■ REQUIREMENTS ■
Which lines run from the first one up to and including the one with "plated head with"? Print exactly those.

::: INFORMATION GIVEN

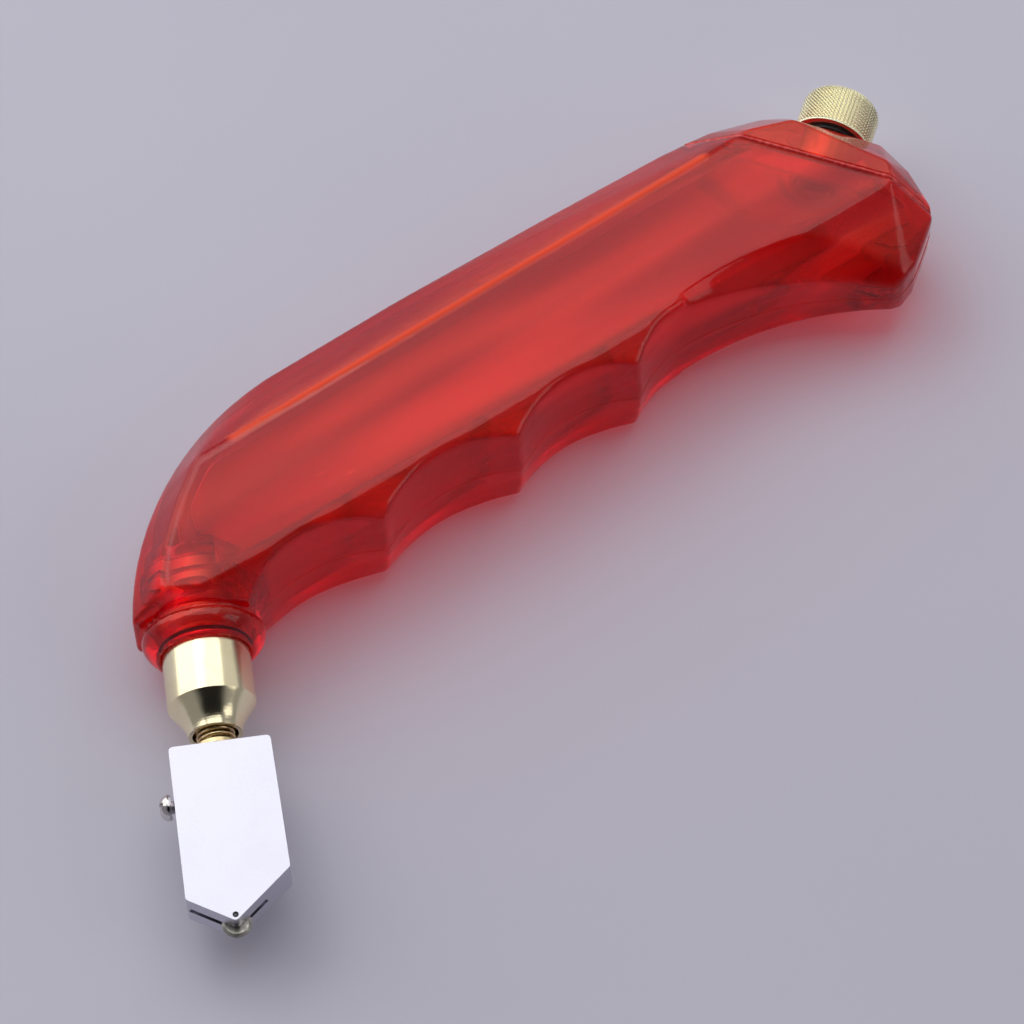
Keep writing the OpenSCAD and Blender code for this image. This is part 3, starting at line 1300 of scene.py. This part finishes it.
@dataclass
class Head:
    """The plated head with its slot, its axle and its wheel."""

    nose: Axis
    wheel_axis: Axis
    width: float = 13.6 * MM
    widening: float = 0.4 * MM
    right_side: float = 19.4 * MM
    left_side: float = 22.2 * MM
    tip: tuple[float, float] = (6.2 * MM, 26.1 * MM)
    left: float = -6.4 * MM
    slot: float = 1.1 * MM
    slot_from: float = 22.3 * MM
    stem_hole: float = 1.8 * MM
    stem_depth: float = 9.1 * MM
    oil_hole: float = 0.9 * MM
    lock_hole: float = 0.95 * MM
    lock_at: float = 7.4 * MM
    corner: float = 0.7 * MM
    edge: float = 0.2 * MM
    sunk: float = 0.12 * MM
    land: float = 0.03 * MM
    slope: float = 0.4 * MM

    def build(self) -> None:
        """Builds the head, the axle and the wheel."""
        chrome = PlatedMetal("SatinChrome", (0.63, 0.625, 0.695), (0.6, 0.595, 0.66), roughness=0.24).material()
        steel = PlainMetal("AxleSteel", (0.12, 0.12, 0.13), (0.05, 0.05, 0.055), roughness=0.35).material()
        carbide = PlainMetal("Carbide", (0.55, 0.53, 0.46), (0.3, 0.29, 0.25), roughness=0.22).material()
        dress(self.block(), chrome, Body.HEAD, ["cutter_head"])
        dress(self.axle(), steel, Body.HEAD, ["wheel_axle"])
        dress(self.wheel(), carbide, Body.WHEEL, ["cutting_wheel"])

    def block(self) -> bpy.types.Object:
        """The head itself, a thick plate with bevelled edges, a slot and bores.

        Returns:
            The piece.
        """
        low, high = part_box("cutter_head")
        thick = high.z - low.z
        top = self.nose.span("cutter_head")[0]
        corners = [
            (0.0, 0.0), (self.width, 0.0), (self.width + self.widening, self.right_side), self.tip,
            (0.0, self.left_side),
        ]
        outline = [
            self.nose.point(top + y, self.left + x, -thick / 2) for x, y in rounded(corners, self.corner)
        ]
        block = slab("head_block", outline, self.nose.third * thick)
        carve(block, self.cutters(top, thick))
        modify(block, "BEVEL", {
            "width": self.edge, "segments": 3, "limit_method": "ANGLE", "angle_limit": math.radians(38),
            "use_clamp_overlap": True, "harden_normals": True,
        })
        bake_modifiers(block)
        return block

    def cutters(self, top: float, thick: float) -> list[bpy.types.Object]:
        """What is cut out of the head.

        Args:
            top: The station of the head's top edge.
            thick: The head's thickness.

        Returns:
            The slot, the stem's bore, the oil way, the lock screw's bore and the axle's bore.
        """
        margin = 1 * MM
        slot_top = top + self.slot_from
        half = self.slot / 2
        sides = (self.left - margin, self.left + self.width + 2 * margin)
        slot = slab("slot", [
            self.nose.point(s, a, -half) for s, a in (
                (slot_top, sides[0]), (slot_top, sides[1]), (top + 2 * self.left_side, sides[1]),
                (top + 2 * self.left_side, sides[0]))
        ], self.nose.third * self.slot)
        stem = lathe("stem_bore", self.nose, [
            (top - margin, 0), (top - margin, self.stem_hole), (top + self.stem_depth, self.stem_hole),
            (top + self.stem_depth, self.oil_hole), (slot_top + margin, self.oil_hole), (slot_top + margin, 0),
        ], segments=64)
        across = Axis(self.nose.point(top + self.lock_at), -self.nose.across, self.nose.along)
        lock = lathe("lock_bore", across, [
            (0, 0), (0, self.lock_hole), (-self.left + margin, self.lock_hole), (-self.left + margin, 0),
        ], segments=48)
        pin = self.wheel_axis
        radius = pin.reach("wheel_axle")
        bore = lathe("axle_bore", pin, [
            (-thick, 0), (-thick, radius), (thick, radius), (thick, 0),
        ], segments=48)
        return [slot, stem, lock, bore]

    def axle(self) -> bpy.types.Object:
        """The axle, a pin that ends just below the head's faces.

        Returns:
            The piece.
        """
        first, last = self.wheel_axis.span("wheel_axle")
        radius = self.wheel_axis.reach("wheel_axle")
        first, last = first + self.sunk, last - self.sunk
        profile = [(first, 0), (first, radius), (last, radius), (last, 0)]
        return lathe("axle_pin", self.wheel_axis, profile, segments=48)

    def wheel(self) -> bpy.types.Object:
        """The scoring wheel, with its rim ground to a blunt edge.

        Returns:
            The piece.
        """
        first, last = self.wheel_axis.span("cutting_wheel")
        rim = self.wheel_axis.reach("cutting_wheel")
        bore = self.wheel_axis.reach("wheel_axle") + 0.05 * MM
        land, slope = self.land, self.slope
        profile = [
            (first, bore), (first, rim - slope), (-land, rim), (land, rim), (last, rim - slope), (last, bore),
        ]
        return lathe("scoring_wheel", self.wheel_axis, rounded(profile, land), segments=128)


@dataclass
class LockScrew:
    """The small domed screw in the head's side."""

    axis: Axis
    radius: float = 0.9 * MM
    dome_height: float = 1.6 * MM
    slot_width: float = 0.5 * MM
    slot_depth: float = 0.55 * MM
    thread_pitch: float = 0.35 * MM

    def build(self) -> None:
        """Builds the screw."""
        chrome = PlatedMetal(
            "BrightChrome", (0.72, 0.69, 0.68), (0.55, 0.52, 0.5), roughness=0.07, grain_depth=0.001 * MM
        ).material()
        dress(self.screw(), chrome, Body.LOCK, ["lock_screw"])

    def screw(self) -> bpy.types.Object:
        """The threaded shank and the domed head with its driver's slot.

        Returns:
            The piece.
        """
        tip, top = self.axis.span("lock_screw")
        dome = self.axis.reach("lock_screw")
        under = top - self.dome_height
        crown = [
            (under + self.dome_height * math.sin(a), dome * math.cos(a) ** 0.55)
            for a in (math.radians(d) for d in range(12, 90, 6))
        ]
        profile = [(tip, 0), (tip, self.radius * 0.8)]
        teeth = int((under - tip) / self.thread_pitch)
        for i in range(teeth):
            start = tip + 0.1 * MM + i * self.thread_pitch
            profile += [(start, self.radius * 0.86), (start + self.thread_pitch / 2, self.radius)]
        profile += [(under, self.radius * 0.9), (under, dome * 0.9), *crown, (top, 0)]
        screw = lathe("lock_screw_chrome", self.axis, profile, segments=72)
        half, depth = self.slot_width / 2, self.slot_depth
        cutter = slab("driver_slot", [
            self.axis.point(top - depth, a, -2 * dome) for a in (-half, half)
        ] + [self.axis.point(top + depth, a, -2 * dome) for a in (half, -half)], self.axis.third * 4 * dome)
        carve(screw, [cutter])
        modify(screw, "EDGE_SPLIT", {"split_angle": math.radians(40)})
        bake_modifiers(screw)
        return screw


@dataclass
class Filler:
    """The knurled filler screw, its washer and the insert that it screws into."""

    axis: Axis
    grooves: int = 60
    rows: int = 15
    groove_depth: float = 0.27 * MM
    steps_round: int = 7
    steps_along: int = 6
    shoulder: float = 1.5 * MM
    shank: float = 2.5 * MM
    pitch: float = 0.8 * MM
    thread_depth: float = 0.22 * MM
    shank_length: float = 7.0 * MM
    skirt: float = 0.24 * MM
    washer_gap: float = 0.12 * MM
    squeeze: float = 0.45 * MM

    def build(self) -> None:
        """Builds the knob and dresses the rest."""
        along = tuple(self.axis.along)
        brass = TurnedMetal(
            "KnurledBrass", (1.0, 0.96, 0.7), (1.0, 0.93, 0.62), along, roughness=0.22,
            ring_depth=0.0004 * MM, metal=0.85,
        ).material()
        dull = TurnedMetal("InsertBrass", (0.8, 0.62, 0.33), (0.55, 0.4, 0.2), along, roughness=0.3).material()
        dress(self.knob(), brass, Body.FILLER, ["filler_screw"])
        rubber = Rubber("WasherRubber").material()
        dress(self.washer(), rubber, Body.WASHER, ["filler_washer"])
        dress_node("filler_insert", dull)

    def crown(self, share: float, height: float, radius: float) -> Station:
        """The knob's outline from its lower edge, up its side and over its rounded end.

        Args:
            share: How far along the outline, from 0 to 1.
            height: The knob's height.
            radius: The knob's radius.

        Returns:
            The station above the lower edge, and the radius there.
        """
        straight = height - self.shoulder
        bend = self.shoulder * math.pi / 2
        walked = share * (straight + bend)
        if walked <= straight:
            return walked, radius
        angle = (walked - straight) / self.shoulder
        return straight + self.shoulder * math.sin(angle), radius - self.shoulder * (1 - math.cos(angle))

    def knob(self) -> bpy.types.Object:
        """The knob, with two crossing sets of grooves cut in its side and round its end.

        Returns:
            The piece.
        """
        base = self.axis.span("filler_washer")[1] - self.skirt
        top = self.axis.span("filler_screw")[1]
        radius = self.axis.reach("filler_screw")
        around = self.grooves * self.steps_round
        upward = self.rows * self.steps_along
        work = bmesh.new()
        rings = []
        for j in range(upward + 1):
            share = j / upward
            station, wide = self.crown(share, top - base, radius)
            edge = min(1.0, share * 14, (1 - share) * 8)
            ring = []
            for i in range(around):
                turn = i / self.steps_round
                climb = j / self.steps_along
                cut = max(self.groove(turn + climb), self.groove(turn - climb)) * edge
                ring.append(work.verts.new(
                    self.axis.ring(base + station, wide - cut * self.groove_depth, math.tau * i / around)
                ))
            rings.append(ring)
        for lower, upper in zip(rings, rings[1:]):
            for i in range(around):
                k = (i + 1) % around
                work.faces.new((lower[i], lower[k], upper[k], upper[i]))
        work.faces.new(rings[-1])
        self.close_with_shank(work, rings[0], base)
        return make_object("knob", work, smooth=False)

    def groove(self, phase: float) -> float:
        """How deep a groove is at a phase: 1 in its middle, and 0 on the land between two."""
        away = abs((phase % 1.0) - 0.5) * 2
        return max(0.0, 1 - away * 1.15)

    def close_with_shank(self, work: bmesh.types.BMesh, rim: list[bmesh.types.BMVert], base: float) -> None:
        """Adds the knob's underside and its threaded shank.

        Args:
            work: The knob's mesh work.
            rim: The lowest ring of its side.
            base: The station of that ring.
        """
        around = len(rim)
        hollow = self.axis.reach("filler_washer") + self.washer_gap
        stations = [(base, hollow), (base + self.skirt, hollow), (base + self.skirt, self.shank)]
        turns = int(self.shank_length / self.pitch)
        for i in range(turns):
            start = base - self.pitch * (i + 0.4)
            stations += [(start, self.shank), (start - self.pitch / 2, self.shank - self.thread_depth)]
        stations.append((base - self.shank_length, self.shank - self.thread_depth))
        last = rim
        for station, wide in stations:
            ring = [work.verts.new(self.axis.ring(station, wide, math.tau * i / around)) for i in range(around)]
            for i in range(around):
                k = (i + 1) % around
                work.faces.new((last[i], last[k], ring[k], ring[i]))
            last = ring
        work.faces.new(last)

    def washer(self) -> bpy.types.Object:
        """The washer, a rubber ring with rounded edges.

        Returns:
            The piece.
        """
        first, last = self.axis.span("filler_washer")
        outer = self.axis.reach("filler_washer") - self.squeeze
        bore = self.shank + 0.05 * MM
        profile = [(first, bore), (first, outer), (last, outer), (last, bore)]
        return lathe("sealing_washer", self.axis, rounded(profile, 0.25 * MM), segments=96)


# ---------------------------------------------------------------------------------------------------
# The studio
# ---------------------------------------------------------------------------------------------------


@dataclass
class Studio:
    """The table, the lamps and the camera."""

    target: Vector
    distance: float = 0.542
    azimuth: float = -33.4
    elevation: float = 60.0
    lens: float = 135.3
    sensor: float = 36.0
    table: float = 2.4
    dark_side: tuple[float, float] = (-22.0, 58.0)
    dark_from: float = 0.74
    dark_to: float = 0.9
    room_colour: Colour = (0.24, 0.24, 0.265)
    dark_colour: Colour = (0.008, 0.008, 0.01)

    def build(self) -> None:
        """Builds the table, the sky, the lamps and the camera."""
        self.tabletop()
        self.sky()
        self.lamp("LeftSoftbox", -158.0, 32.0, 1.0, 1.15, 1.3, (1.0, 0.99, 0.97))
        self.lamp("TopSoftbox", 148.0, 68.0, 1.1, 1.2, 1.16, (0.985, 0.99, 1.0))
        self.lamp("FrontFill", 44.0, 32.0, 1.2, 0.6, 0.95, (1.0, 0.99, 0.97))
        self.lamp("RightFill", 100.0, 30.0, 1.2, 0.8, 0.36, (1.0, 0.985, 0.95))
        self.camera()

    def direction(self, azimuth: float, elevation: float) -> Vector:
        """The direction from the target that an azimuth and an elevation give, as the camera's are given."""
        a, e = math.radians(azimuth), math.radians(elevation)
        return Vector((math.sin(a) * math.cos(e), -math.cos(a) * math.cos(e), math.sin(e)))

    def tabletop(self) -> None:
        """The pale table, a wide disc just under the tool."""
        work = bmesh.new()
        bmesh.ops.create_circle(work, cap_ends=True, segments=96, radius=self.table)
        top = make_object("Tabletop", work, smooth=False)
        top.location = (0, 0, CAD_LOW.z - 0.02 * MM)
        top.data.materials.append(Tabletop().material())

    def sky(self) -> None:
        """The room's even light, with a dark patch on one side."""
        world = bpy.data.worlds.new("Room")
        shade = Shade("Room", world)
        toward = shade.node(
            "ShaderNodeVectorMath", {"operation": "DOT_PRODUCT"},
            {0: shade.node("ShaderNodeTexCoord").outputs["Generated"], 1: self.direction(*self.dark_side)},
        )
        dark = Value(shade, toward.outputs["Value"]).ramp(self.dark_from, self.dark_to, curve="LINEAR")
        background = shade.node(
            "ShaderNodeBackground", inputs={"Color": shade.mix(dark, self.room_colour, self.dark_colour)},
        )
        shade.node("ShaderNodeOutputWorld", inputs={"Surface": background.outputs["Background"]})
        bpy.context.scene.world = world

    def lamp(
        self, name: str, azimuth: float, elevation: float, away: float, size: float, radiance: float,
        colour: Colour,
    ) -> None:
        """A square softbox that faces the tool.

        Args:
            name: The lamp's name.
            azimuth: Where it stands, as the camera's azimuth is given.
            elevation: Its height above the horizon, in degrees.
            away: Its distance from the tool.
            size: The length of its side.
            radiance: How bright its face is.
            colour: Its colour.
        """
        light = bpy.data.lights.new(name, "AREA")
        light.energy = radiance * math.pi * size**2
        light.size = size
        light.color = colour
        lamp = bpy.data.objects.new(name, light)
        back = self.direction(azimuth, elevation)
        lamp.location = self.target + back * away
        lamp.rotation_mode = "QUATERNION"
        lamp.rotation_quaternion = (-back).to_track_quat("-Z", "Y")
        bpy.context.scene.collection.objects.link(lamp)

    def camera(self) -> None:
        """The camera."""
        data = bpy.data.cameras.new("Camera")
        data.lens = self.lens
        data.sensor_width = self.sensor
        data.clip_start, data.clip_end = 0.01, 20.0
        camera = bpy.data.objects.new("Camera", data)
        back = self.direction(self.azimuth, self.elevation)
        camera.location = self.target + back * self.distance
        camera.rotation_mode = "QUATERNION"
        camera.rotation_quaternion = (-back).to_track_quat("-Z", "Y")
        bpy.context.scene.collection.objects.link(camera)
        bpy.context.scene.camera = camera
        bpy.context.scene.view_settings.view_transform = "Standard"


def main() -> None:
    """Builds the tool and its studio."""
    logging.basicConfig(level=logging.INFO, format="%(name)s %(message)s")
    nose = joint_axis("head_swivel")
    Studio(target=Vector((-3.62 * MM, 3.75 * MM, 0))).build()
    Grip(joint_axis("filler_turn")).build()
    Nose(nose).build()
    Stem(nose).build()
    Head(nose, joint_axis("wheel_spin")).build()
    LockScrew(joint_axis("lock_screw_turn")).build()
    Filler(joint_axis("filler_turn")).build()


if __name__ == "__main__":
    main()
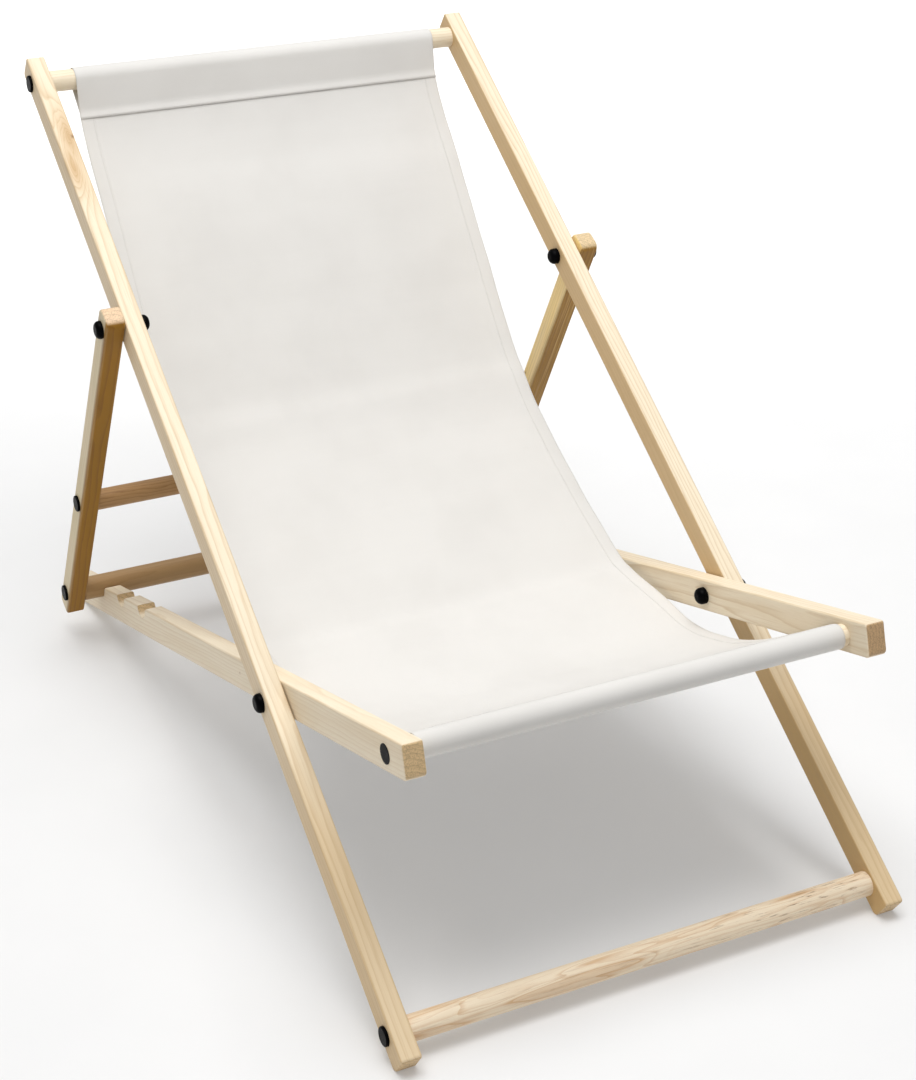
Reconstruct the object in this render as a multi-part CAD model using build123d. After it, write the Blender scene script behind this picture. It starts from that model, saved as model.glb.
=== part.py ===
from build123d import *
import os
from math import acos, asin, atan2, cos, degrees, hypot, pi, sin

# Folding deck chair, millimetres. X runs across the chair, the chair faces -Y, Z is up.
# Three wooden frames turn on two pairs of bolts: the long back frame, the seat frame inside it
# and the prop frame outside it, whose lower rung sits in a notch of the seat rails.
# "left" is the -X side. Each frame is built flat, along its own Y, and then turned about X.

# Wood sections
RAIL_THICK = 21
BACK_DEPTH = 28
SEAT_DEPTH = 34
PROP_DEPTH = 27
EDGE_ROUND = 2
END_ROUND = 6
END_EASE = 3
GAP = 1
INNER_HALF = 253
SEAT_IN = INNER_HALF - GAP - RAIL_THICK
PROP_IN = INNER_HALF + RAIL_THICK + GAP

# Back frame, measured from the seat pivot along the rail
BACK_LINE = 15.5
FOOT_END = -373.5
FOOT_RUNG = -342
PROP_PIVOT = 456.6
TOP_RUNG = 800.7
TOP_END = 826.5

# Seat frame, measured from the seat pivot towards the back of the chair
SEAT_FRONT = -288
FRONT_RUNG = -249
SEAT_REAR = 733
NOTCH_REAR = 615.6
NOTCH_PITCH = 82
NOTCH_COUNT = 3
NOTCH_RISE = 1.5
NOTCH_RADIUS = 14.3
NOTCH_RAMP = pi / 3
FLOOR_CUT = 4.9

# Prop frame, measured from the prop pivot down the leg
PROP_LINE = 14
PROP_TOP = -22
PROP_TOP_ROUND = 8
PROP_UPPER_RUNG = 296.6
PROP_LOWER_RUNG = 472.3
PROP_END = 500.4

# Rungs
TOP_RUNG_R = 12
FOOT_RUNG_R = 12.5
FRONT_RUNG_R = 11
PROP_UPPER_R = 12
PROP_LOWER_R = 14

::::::

■ IN RESPONSE ■
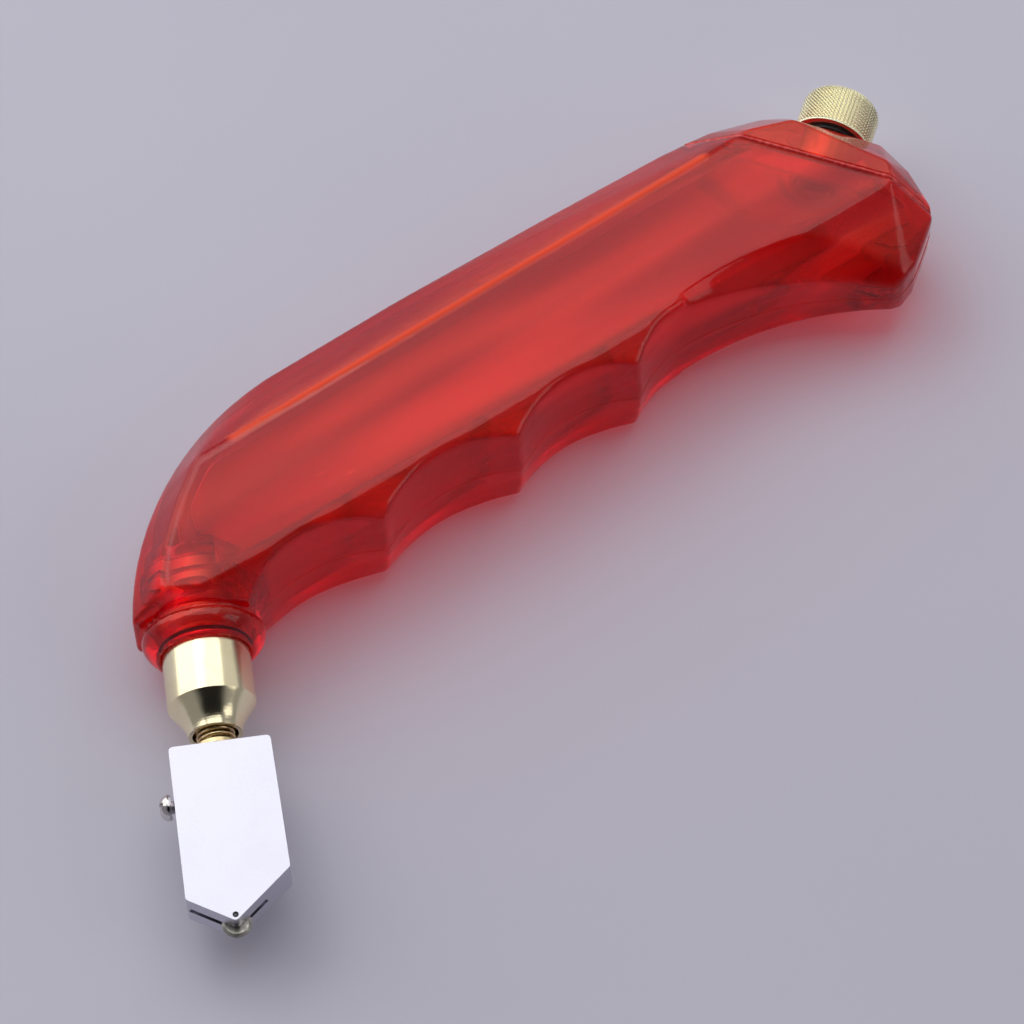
Keep writing the OpenSCAD and Blender code for this image. This is part 3, starting at line 1300 of scene.py. This part finishes it.
@dataclass
class Head:
    """The plated head with its slot, its axle and its wheel."""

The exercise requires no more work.